PROBLEM DESCRIPTION: Set down, in full, every record in the block.

[JSON records of objects]
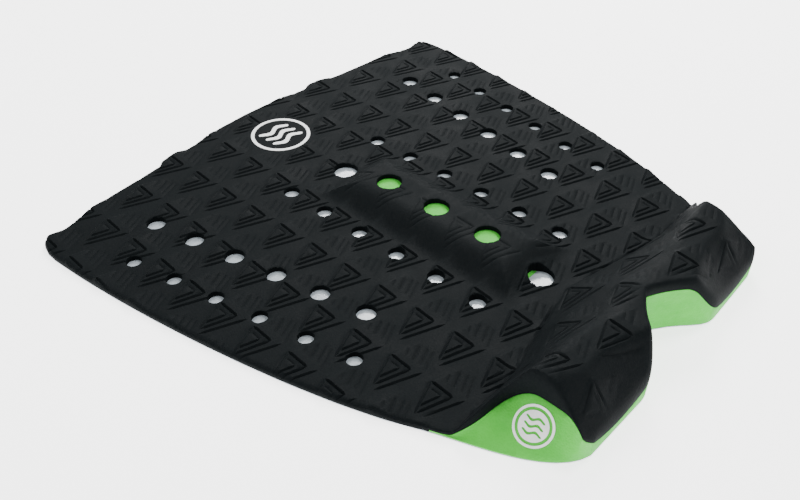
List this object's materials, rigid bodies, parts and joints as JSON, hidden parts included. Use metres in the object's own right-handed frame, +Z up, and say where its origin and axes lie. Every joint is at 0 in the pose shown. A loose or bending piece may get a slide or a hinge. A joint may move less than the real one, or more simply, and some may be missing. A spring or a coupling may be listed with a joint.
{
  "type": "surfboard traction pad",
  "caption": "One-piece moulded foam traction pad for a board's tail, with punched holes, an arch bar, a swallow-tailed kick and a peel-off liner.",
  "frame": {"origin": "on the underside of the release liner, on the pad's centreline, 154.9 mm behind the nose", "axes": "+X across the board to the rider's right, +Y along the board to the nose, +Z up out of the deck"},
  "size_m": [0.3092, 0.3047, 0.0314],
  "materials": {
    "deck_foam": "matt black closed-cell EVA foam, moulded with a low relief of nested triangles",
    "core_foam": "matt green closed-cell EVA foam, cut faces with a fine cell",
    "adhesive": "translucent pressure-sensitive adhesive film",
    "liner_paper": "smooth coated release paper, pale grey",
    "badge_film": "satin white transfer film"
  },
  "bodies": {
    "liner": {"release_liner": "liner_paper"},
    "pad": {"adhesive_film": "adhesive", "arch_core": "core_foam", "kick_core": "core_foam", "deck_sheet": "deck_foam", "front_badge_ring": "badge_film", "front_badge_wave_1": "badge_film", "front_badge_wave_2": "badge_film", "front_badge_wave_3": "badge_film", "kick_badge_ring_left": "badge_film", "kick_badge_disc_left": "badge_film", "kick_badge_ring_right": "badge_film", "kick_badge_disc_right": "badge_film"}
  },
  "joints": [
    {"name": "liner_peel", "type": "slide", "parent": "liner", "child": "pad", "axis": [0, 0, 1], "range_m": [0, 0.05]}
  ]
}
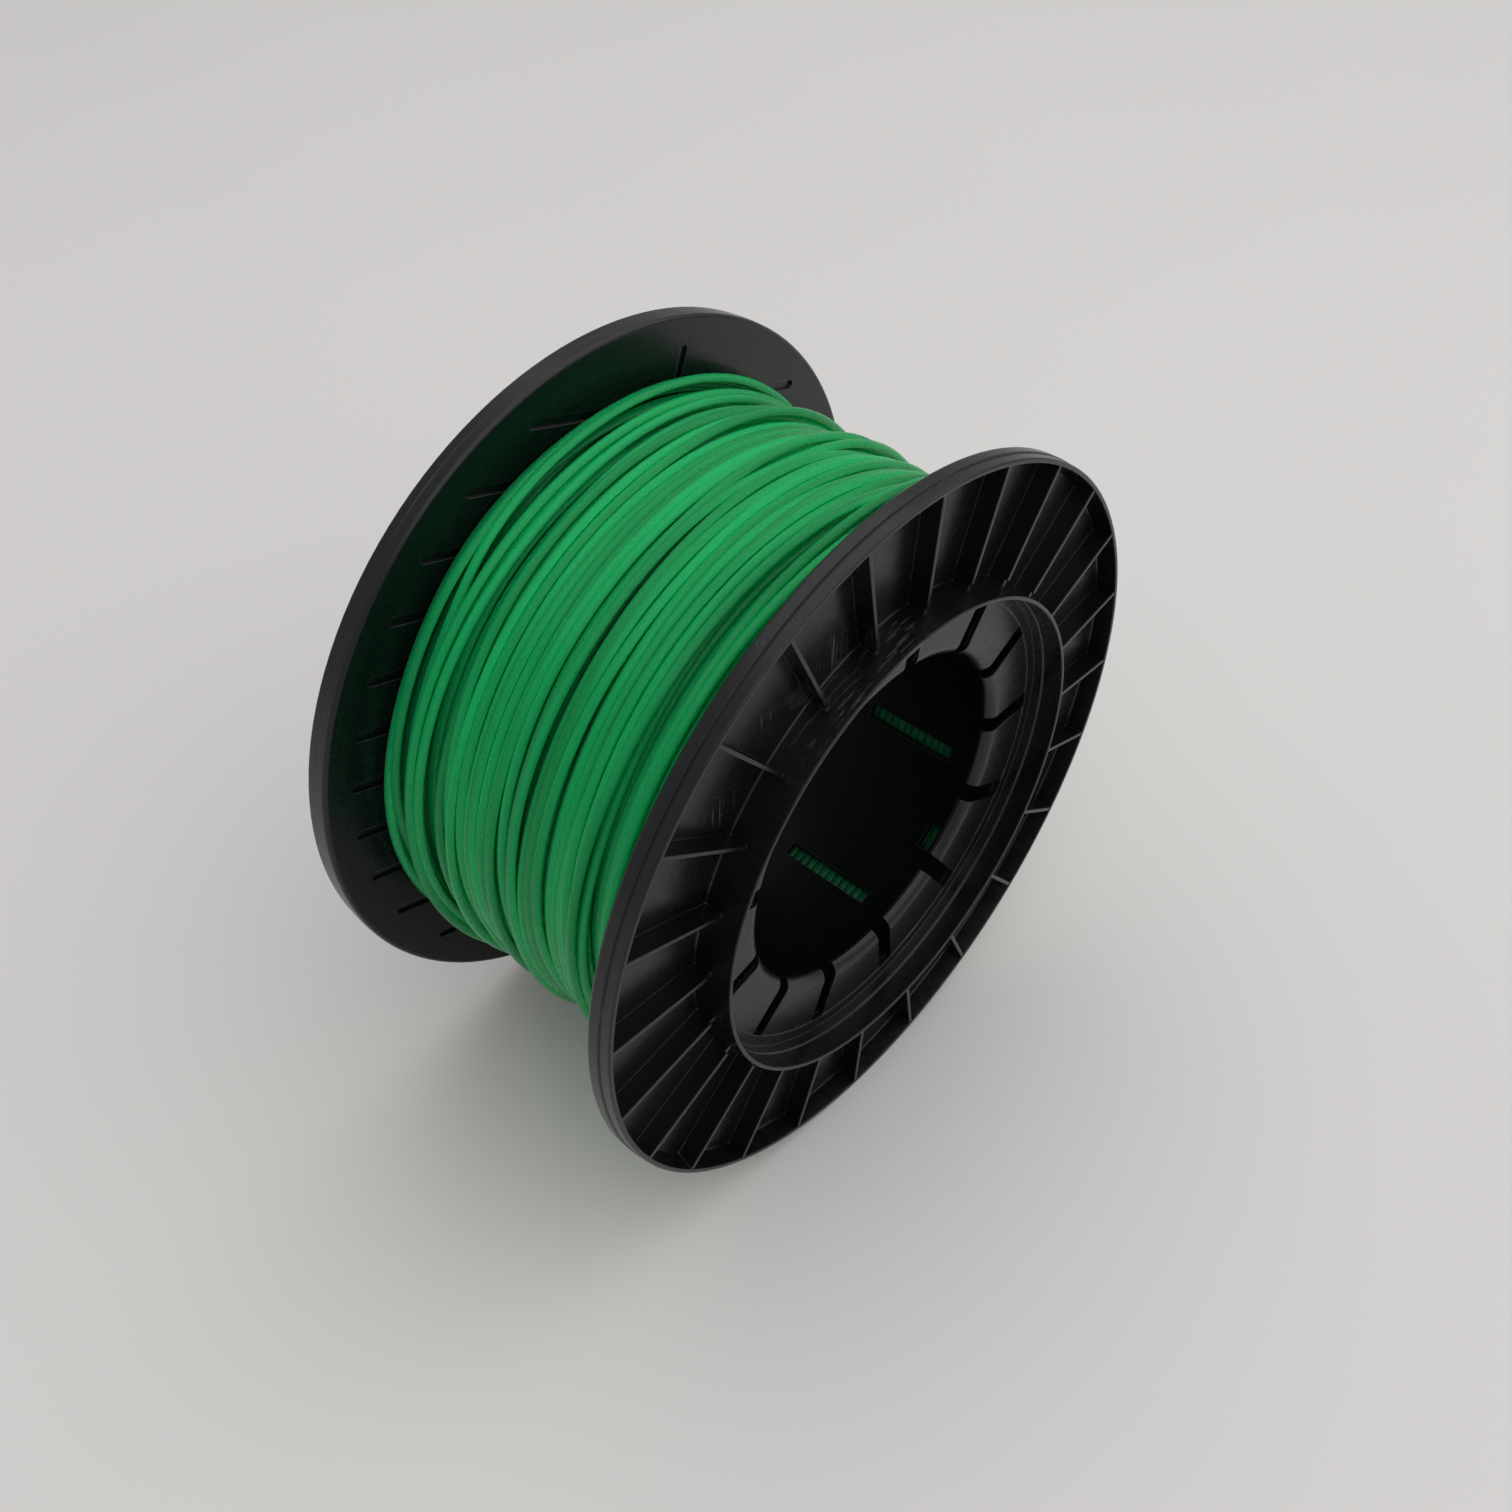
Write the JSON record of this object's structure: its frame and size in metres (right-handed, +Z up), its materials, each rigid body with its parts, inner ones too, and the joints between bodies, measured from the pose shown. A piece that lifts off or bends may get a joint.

EXERCISE SOLUTION:
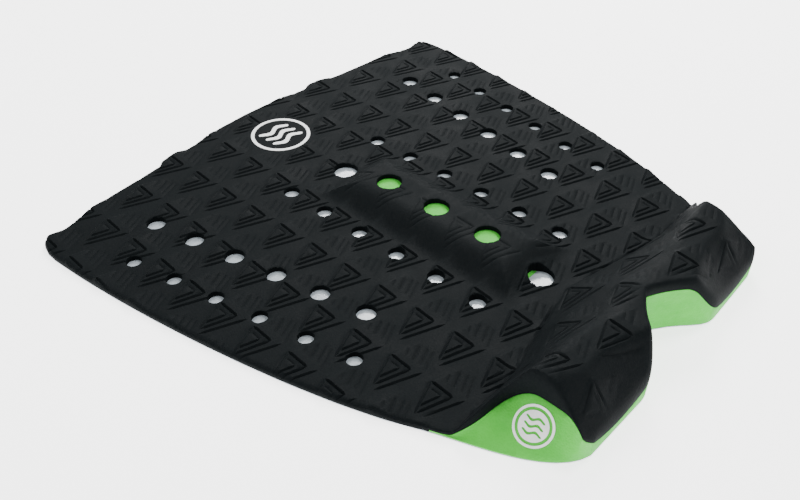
List this object's materials, rigid bodies, parts and joints as JSON, hidden parts included. Use metres in the object's own right-handed frame, +Z up, and say where its origin and axes lie. Every joint is at 0 in the pose shown. A loose or bending piece may get a slide or a hinge. A joint may move less than the real one, or more simply, and some may be missing. A spring or a coupling may be listed with a joint.
{
  "type": "surfboard traction pad",
  "caption": "One-piece moulded foam traction pad for a board's tail, with punched holes, an arch bar, a swallow-tailed kick and a peel-off liner.",
  "frame": {"origin": "on the underside of the release liner, on the pad's centreline, 154.9 mm behind the nose", "axes": "+X across the board to the rider's right, +Y along the board to the nose, +Z up out of the deck"},
  "size_m": [0.3092, 0.3047, 0.0314],
  "materials": {
    "deck_foam": "matt black closed-cell EVA foam, moulded with a low relief of nested triangles",
    "core_foam": "matt green closed-cell EVA foam, cut faces with a fine cell",
    "adhesive": "translucent pressure-sensitive adhesive film",
    "liner_paper": "smooth coated release paper, pale grey",
    "badge_film": "satin white transfer film"
  },
  "bodies": {
    "liner": {"release_liner": "liner_paper"},
    "pad": {"adhesive_film": "adhesive", "arch_core": "core_foam", "kick_core": "core_foam", "deck_sheet": "deck_foam", "front_badge_ring": "badge_film", "front_badge_wave_1": "badge_film", "front_badge_wave_2": "badge_film", "front_badge_wave_3": "badge_film", "kick_badge_ring_left": "badge_film", "kick_badge_disc_left": "badge_film", "kick_badge_ring_right": "badge_film", "kick_badge_disc_right": "badge_film"}
  },
  "joints": [
    {"name": "liner_peel", "type": "slide", "parent": "liner", "child": "pad", "axis": [0, 0, 1], "range_m": [0, 0.05]}
  ]
}
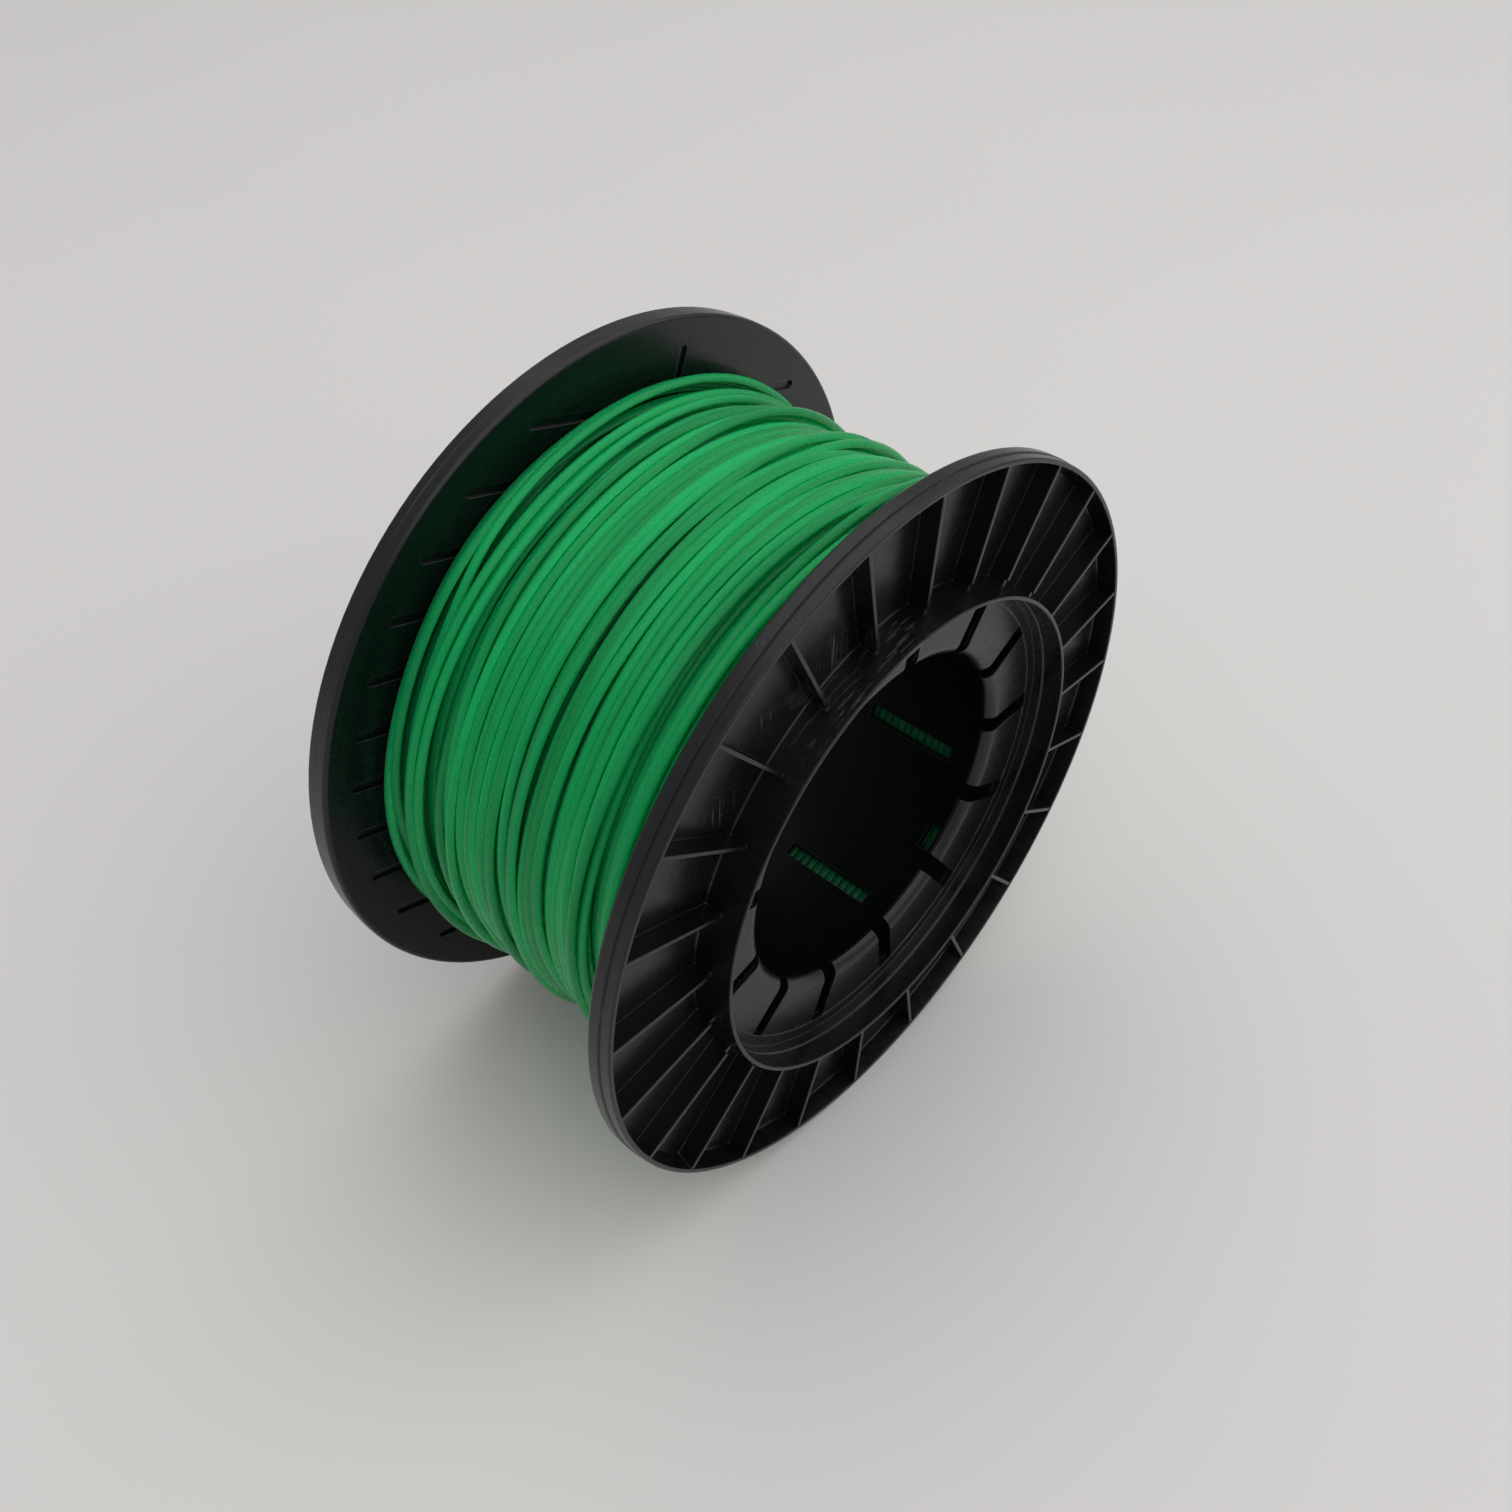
Write the JSON record of this object's structure: its frame and size in metres (right-handed, +Z up), its materials, each rigid body with its parts, inner ones too, and the joints between bodies, measured from the pose shown. A piece that lifts off or bends may get a joint.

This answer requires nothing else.